Description of the task: Beneath this instruction is a block of data; output from it exactly the lines that run from the one containing "front_housing();" through the one containing "bpy.context.scene.collection.objects.link(empty)", inclusive.

Information shown:
^^^^^^^^^^^^^^^^

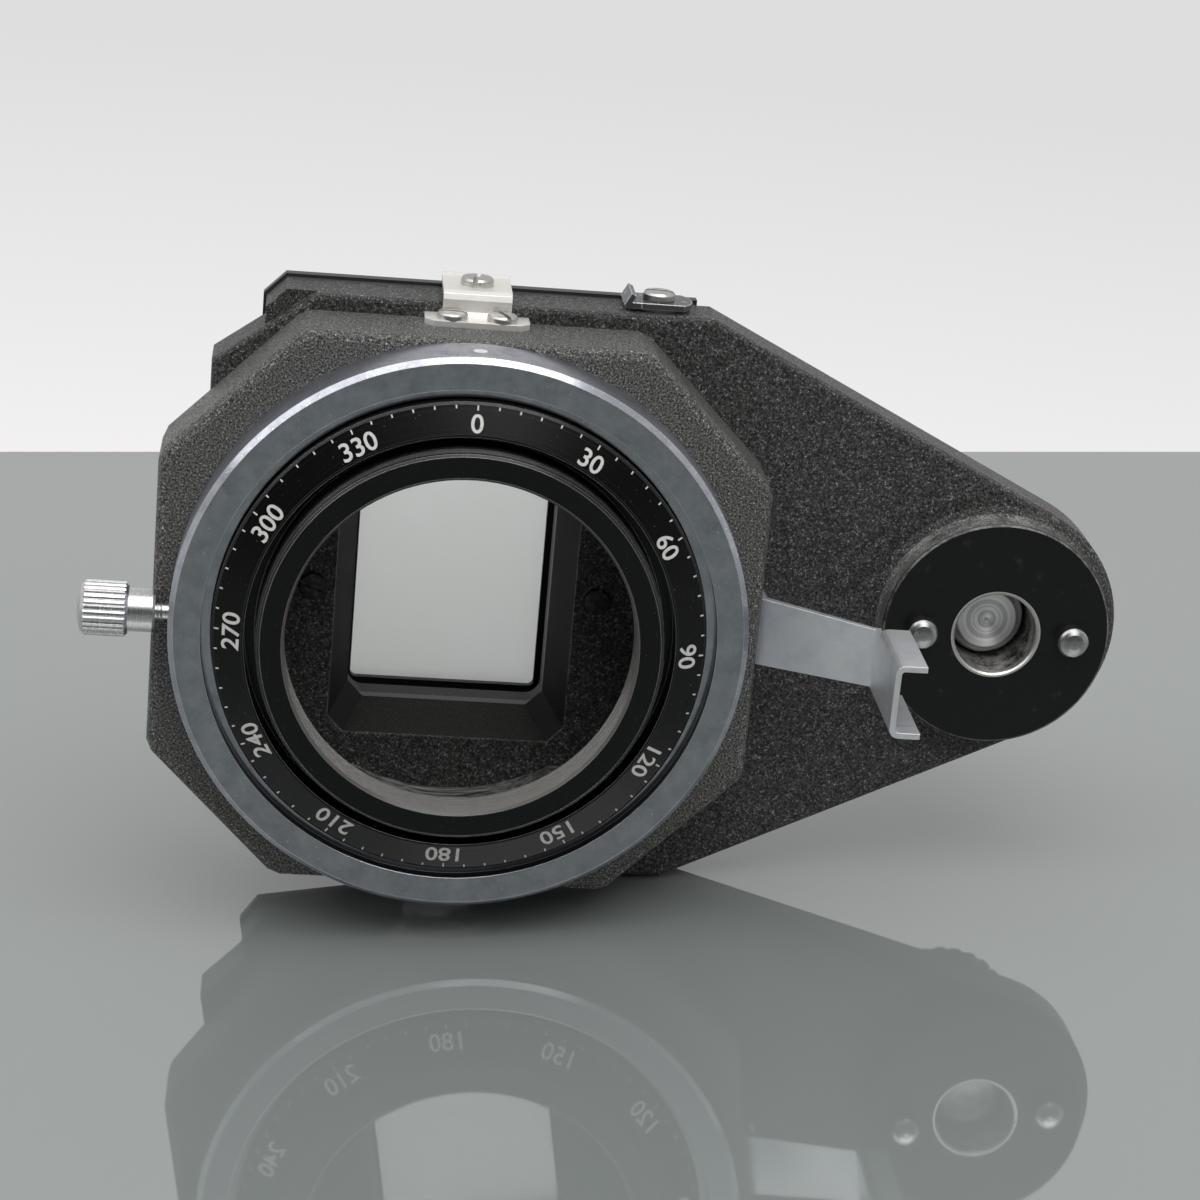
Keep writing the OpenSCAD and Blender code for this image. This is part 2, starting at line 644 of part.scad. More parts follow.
// the same sheet from the front, as [x, z]: arm that tapers, then the taller channel
module fork_front() {
    polygon([
        [fork_gap_x, -fork_root_low], [fork_web_x - fork_t, -fork_tip_h / 2], [far, -fork_tip_h / 2],
        [far, fork_tip_h / 2], [fork_web_x - fork_t, fork_tip_h / 2], [fork_gap_x, fork_root_top]
    ]);
}

fork_bend_r = 1.1;             // outside radius of the bends between web and flanges
function fork_bend(r, a0, a1, side) = [
    for (i = [0:4]) let (a = a0 + (a1 - a0) * i / 4)
        [fork_bend_r - fork_t + r * cos(a), side * (fork_h / 2 - fork_bend_r) + r * sin(a)]
];
module rail_fork() color(steel) difference() {
    union() {
        intersection() {
            translate([0, 0, -far / 2]) linear_extrude(far) fork_top();
            slab(-far, far) fork_front();
        }
        // channel, open towards the rail, its web growing taller towards the front
        translate([fork_web_x, 0, 0]) rotate([90, 0, 0]) linear_extrude(fork_channel) polygon(concat(
            fork_bend(fork_bend_r, 180, 270, -1),
            [[fork_flange - fork_t, -fork_h / 2], [fork_flange - fork_t, -fork_h / 2 + fork_t]],
            fork_bend(fork_bend_r - fork_t, 270, 180, -1), fork_bend(fork_bend_r - fork_t, 180, 90, 1),
            [[fork_flange - fork_t, fork_h / 2 - fork_t], [fork_flange - fork_t, fork_h / 2]],
            fork_bend(fork_bend_r, 90, 180, 1)
        ));
    }
    for (s = [-1, 1])
        translate([fork_gap_x - 1, fork_screw_y, s * fork_screw_z]) rotate([0, 90, 0])
            cylinder(r = fork_screw_r + hole_gap, h = 3, $fn = 32);
}

module fork_screws() color(nickel)
    for (s = [-1, 1]) translate([fork_gap_x + fork_t, fork_screw_y, s * fork_screw_z])
        rotate([0, 90, 0]) rotate([0, 0, 40 * s]) slotted_screw(fork_screw_r, fork_screw_len + fork_t - 0.2, 1.6, 0.8);

// ---- slide stage, from the rear plate back to the diffuser frame

gate_corner = 0.8;
guide_gap = 0.3;
spring_z = (gate_h + mount_w) / 4;     // halfway between the picture and the rail
spring_w = (mount_w - gate_h) / 4;
spring_t = 0.3;
spring_half = mount_w / 2 - 6;
spring_bow = 1.5;
spring_span = spring_half - 3.4;
rivet_x = spring_half - 1.6;
rivet_r = 0.7;
diffuser_w = gate_w + 7;
diffuser_h = gate_h + 7;

module rear_screw_holes(r = rear_screw_r + hole_gap)
    for (x = [-1, 1], z = [-1, 1]) translate([x * rear_screw_x, z * rear_screw_z]) circle(r = r, $fn = 32);

module rear_plate() color(casting_black) slab(block_y, plate_y) difference() {
    polygon(corners(plate_edges));
    rounded(well_back[0], well_back[1], well_corner);
    rear_screw_holes();
}

module stage_plate() color(matt_black) slab(plate_y, stage_y) difference() {
    polygon(corners(stage_edges));
    rounded(well_back[0], well_back[1], well_corner);
    rear_screw_holes();
    for (x = [-1, 1], z = [-1, 1]) translate([x * rivet_x, z * spring_z]) circle(r = rivet_r, $fn = 32);
}

module slide_guide() color(matt_black) slab(stage_y, slot_y) difference() {
    polygon(corners(stage_edges));
    translate([-far, -mount_w / 2 - guide_gap]) square([far + mount_w / 2 + guide_gap / 2, mount_w + 2 * guide_gap]);
    rear_screw_holes();
}

module gate_plate() color(matt_black) slab(slot_y, gate_y) difference() {
    polygon(corners(stage_edges));
    rounded(gate_w, gate_h, gate_corner);
    rear_screw_holes();
}

// a strip bowed towards the gate, its ends flat on the stage plate
function bow(x) = abs(x) >= spring_span ? 0 : spring_bow * (1 + cos(180 * x / spring_span)) / 2;
module pressure_springs() color(steel) {
    xs = concat([-spring_half], [for (i = [0:24]) spring_span * (i / 12 - 1)], [spring_half]);
    for (z = [-1, 1]) translate([0, 0, z * spring_z]) difference() {
        translate([0, 0, -spring_w / 2]) linear_extrude(spring_w) polygon(concat(
            [for (x = xs) [x, stage_y + bow(x)]],
            [for (i = [len(xs) - 1:-1:0]) [xs[i], stage_y + bow(xs[i]) + spring_t]]
        ));
        for (x = [-1, 1]) rod(rivet_r, stage_y - 1, stage_y + 1, x * rivet_x, $fn = 32);
    }
}

module spring_rivets() color(steel)
    for (x = [-1, 1], z = [-1, 1]) turned([
        [0, plate_y + 0.1], [rivet_r - 0.02, plate_y + 0.1], [rivet_r - 0.02, stage_y + spring_t],
        [1.3, stage_y + spring_t], [1.1, stage_y + spring_t + 0.4], [0, stage_y + spring_t + 0.5]
    ], x * rivet_x, z * spring_z, $fn = 32);

module diffuser() color(opal) slab(gate_y, gate_y + diffuser_t) rounded(diffuser_w, diffuser_h, 1);

module diffuser_frame() color(matt_black) difference() {
    slab(gate_y, frame_y) polygon(corners(stage_edges));
    mirror([0, 1, 0]) ease_front(stage_edges, -frame_y, 0.9);
    slab(gate_y - 1, gate_y + diffuser_t) rounded(diffuser_w + 0.1, diffuser_h + 0.1, 1);
    slab(gate_y, frame_y + 1) rounded(gate_w + 3, gate_h + 3, 2);
    slab(gate_y - 1, frame_y + 1) rear_screw_holes();
}

module rear_screws() color(nickel)
    for (x = [-1, 1], z = [-1, 1]) translate([x * rear_screw_x, frame_y, z * rear_screw_z])
        rotate([-90, 0, 0]) rotate([0, 0, 35 * x + 70 * z])
            slotted_screw(rear_screw_r, frame_y - block_y + rear_screw_grip - 0.3, rear_head_r, 1.2);

front_housing();
body_casting();
boss_sleeve();
locating_pins();
clamp_collar();
collar_screws();
scale_ring();
thread_ring();
brake_pad();
thumb_screw();
top_strap();
bottom_strap();
strap_screws();
strap_studs();
strap_spacers();
catch_plate();
catch_bush();
catch_screw();
rail_fork();
fork_screws();
panel_screws();
rear_plate();
stage_plate();
slide_guide();
gate_plate();
pressure_springs();
spring_rivets();
diffuser();
diffuser_frame();
rear_screws();
rail_screw();
rail_knob();
knob_washer();
knob_pin();
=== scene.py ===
"""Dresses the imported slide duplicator: finishes for its cast, turned and pressed pieces, and the
small details that its solids leave out, such as threads, scale marks and the index dot."""

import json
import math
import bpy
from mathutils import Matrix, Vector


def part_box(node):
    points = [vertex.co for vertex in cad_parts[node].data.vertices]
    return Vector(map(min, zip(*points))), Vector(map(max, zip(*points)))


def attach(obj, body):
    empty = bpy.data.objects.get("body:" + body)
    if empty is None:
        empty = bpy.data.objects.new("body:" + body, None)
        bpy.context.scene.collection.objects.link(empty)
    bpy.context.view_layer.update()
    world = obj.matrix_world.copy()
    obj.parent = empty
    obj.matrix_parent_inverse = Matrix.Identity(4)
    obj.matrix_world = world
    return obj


bl_info = {
    "name": "Slide duplicator",
    "version": (1, 0, 0),
    "blender": (4, 5, 0),
    "location": "View3D > Sidebar > Slide duplicator",
    "description": "Finishes and small details of a slide-copying head",
    "category": "Object",
}

import bpy
from bpy.props import FloatProperty, FloatVectorProperty, IntProperty, PointerProperty
from mathutils import Matrix, Vector

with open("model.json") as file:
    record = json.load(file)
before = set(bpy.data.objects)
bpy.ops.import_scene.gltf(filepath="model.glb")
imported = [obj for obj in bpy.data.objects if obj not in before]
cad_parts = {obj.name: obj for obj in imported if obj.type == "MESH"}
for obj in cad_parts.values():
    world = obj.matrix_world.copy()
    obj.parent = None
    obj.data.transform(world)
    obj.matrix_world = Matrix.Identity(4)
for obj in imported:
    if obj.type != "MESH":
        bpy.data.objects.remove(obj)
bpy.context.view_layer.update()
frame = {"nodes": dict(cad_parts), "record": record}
nodes = frame["nodes"]

MM = 0.001


# ---- measures that come from the frame

def span(node, axis):
    """Lowest and highest reach of a CAD node along an axis, 0 to 2."""
    low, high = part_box(node)
    return low[axis], high[axis]


mounts = {mount["name"]: mount for mount in frame["record"]["mounts"]}
tube_radius = mounts["lens_thread"]["dims"]["r_mm"] * MM
tube_front = span("thread_ring", 1)[0]
collar_radius = span("clamp_collar", 2)[1]
collar_back = span("clamp_collar", 1)[1]
scale_radius = span("scale_ring", 2)[1]
scale_inner = tube_radius + 1.9 * MM       # where the scale ring's slanting face begins
scale_dip = -1.7 * MM                      # how far forward the slanting face stands there
scale_rise = -0.3 * MM                     # and at its outer edge
thread_end = 2.1 * MM                      # where the lens thread ends along Y
boss_x = sum(span("rail_screw", 0)) / 2
sleeve_front = span("boss_sleeve", 1)[0]
boss_front = span("body_casting", 1)[0]
panel_y = boss_front + 4.0 * MM            # front of the panel, which the boss stands out from
block_start = panel_y + 7.0 * MM           # where the block behind the flanks begins
block_side = span("rear_plate", 0)[1] + 1 * MM
screw_end = span("rail_screw", 1)[0]
screw_radius = (span("rail_screw", 0)[1] - span("rail_screw", 0)[0]) / 2
thumb_shoulder = span("thumb_screw", 0)[0] + 9.2 * MM      # its head and neck are this long
thumb_y = sum(span("thumb_screw", 1)) / 2
foot_x, foot_z = 2.0 * MM, span("strap_studs", 2)[0]
corner_x, corner_z = 29.1 * MM, span("body_casting", 2)[0]


# ---- the photograph's camera, fitted to the round and square shapes of the part, and its stage

CAMERA_PLACE = (-0.021147, -0.358338, 0.126927)
CAMERA_RIGHT = (0.99350, -0.07452, 0.08609)
CAMERA_UP = (-0.05750, 0.32436, 0.94418)
CAMERA_LENS, CAMERA_SENSOR = 96, 36     # in millimetres
TABLE_BACK = 0.215     # where the table ends behind the part, in metres
TABLE_DEPTH = 1.6
TABLE_WIDTH = 3.0
LAMPS = (              # name, place, diameter in metres, power in watts
    ("top_light", (0.05, -0.35, 0.95), 1.0, 3.2),
    ("side_light", (-0.75, -0.25, 0.75), 0.9, 2.3),
    ("front_light", (0.2, -0.62, 0.95), 1.0, 5.0),
)
LAMP_AIM = (0.02, 0.0, 0.0)
CAPITAL_SHARE = 0.7    # a capital's height as a share of the text size
HOLLOW_HALF = 26 * MM  # half the height of the front shell's hollow
WELL_RADIUS = 27 * MM  # what lies nearer to the ring's axis, behind the panel, is the light well
MARK_LONG, MARK_SHORT = 0.6 * MM, 0.4 * MM          # marks at the numbers, and between them
MARK_WIDTH, MARK_THICKNESS = 0.18 * MM, 0.05 * MM
MARK_MARGIN = 0.1 * MM  # from the marks and numbers to the edges of the slanting face


# ---- small helpers

def linear(code):
    """The linear colour of an sRGB hex code, with full alpha."""
    parts = [int(code[i:i + 2], 16) / 255 for i in (1, 3, 5)]
    return [c / 12.92 if c <= 0.04045 else ((c + 0.055) / 1.055) ** 2.4 for c in parts] + [1.0]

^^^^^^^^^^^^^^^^

Expected answer:
front_housing();
body_casting();
boss_sleeve();
locating_pins();
clamp_collar();
collar_screws();
scale_ring();
thread_ring();
brake_pad();
thumb_screw();
top_strap();
bottom_strap();
strap_screws();
strap_studs();
strap_spacers();
catch_plate();
catch_bush();
catch_screw();
rail_fork();
fork_screws();
panel_screws();
rear_plate();
stage_plate();
slide_guide();
gate_plate();
pressure_springs();
spring_rivets();
diffuser();
diffuser_frame();
rear_screws();
rail_screw();
rail_knob();
knob_washer();
knob_pin();
=== scene.py ===
"""Dresses the imported slide duplicator: finishes for its cast, turned and pressed pieces, and the
small details that its solids leave out, such as threads, scale marks and the index dot."""

import json
import math
import bpy
from mathutils import Matrix, Vector


def part_box(node):
    points = [vertex.co for vertex in cad_parts[node].data.vertices]
    return Vector(map(min, zip(*points))), Vector(map(max, zip(*points)))


def attach(obj, body):
    empty = bpy.data.objects.get("body:" + body)
    if empty is None:
        empty = bpy.data.objects.new("body:" + body, None)
        bpy.context.scene.collection.objects.link(empty)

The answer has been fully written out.